Daniele Jalla, presidente della Fondazione Guelpa, prova a tirare le fila chiarendo quale può essere il ruolo della Fondazione. Per ristrutturare l’edificio della Biblioteca bisognerà calcolare 5-6 milioni, forniti da Fondazione, Comune e Regione mentre è tutta la definire la questione della gestione e dei suoi costi (fattore molto contestato per il vicino Museo Garda). Strategico sarà il coordinamento con altri archivi e musei presenti in città (Archivio Storico Olivetti, diocesano, Tecnologic@mente, Archivio nazionale Cinema d’Impresa, …)

Tocca ai politici. Della Pepa, sindaco di Ivrea, propone di modificare la denominazione del Polo non più “di” Piazza Ottinetti ma “da” Piazza Ottinetti, a sottolineare l’apertura al resto della città. Una piazza che dovrà trovare orari per tutti e per tutte le fasce di popolazione e offrire spazi moderni e accoglienti in primo luogo ai 4000 studenti che giornalmente arrivano in città. L’assessore Benedino precisa che bisognerà arrivare a un progetto architettonico e a uno sulla gestione del Polo, ripensando il ruolo della piazza e trovando anche uno spazio esterno per i depositi e gli archivi, liberando così quelli in centro.

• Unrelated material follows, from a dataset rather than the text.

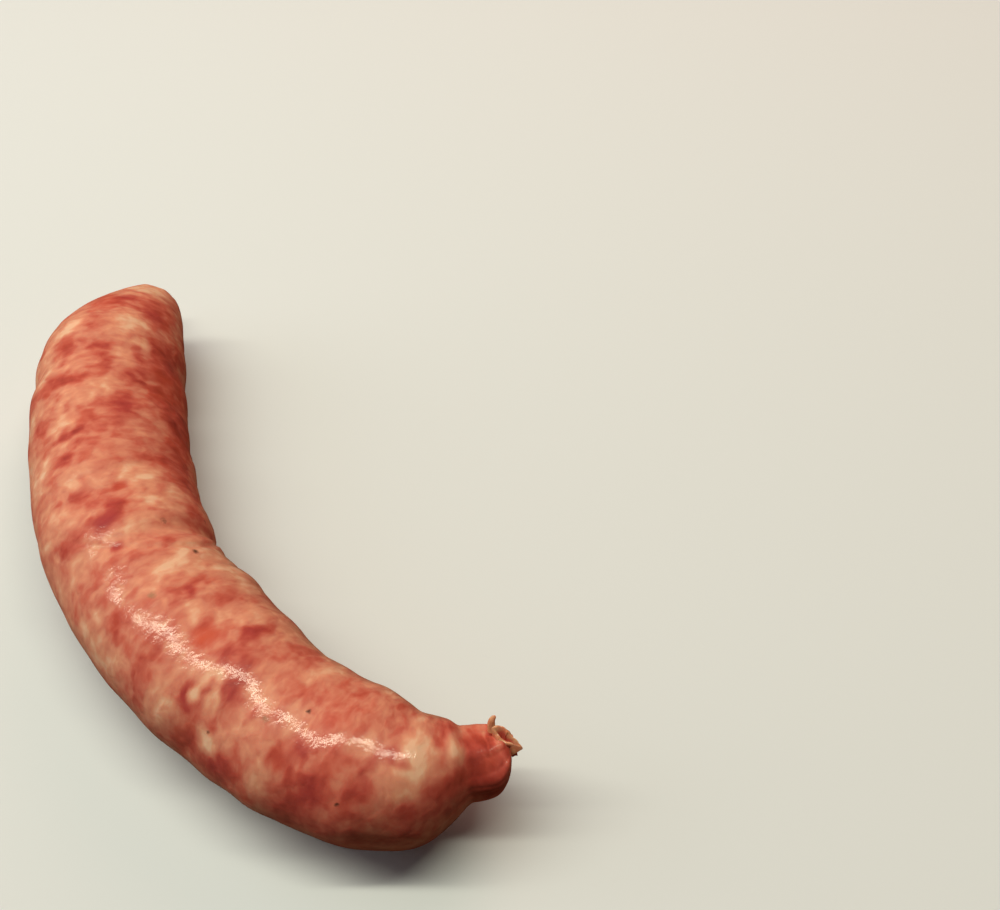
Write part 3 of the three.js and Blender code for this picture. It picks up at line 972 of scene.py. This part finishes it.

Naturalmente non sarà questa amministrazione a portare a compimento questo percorso ma l’obbiettivo è di fornire alla prossima un progetto già approvato.

Un cammino sembra avviato ma ora viene la parte più impegnativa perché un conto è lanciare delle idee, un altro è valutare, scegliere non tanto un progetto architettonico quanto una connotazione identitaria che tenga insieme passato e futuro. Su questo spero non si finisca per affidarsi a qualche rinomato studio aspirante archistar, vincitore dell’annunciato futuro concorso, ma si riesca ad attivare un percorso di partecipazione veramente innovativo ma in gran parte da inventare, almeno ad Ivrea. Guardando ad altre esperienze però, in Italia e nel mondo, con un po’ di umiltà e di coraggio, scopriremo che altri ce l’hanno fatta e che può farcela anche Ivrea, (ex)patria dell’innovazione.